--- start RECORDS FOR THIS EXERCISE ---

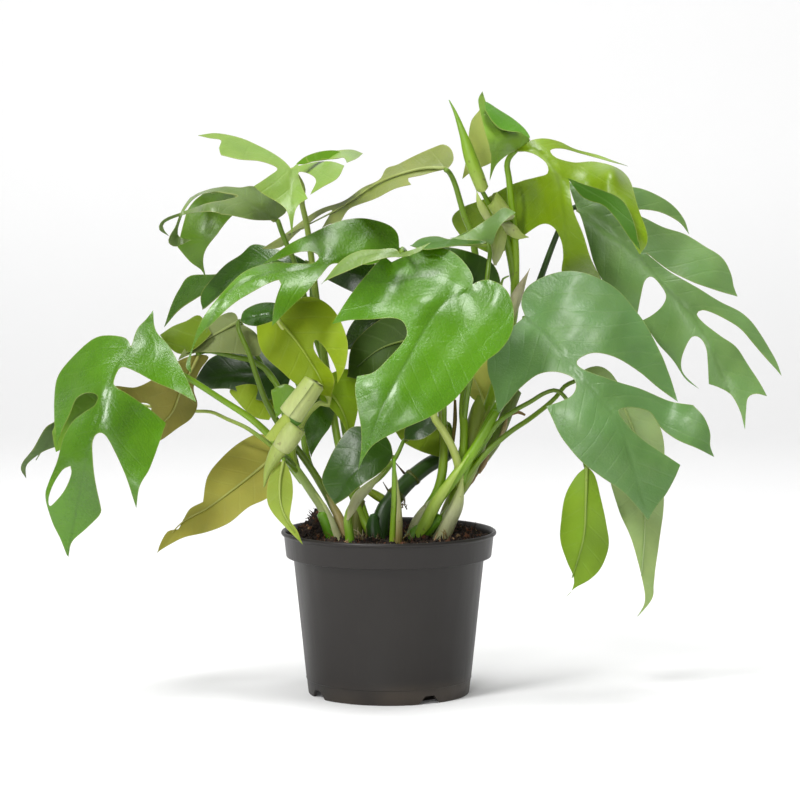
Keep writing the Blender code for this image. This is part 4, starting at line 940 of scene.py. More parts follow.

--- end RECORDS FOR THIS EXERCISE ---
--- start RECORDS FOR THIS EXERCISE ---

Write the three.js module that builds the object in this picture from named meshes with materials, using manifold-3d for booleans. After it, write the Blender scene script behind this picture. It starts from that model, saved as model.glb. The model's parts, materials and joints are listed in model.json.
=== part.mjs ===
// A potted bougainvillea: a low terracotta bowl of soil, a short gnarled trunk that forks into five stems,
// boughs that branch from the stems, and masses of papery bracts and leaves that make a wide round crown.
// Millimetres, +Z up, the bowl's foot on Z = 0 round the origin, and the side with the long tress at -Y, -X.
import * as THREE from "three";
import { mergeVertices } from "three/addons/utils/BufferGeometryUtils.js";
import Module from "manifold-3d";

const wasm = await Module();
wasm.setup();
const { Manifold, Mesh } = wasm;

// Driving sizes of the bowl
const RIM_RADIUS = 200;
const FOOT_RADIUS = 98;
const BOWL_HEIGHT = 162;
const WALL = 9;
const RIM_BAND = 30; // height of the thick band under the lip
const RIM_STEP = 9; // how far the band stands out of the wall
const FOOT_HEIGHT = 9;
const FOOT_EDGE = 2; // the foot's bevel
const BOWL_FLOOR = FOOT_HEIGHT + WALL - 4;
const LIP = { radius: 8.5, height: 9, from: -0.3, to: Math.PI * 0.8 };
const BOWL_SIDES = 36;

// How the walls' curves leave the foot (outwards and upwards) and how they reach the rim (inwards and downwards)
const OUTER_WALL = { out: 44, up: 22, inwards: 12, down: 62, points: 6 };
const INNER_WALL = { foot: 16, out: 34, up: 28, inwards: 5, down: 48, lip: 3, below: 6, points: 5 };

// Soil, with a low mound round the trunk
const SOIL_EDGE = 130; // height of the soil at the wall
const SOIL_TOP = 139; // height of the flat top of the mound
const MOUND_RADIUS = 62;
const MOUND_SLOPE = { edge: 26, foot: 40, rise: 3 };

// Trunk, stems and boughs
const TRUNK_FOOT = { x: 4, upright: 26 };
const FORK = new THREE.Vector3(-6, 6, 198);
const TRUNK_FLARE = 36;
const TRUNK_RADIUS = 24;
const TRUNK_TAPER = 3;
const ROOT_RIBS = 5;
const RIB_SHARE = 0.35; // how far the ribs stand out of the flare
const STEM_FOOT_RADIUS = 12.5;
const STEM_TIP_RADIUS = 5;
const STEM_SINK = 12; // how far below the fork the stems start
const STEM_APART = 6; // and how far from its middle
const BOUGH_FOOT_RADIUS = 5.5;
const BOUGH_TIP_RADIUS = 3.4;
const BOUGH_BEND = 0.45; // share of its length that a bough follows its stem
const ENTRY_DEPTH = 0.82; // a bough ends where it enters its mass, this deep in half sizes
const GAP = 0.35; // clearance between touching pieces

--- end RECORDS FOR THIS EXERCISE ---

**INSTRUCTION:**
Copy each line above that contains the word "from".

**EXERCISE RESPONSE:**
Write the three.js module that builds the object in this picture from named meshes with materials, using manifold-3d for booleans. After it, write the Blender scene script behind this picture. It starts from that model, saved as model.glb. The model's parts, materials and joints are listed in model.json.
// boughs that branch from the stems, and masses of papery bracts and leaves that make a wide round crown.
import * as THREE from "three";
import { mergeVertices } from "three/addons/utils/BufferGeometryUtils.js";
import Module from "manifold-3d";
const LIP = { radius: 8.5, height: 9, from: -0.3, to: Math.PI * 0.8 };
const STEM_APART = 6; // and how far from its middle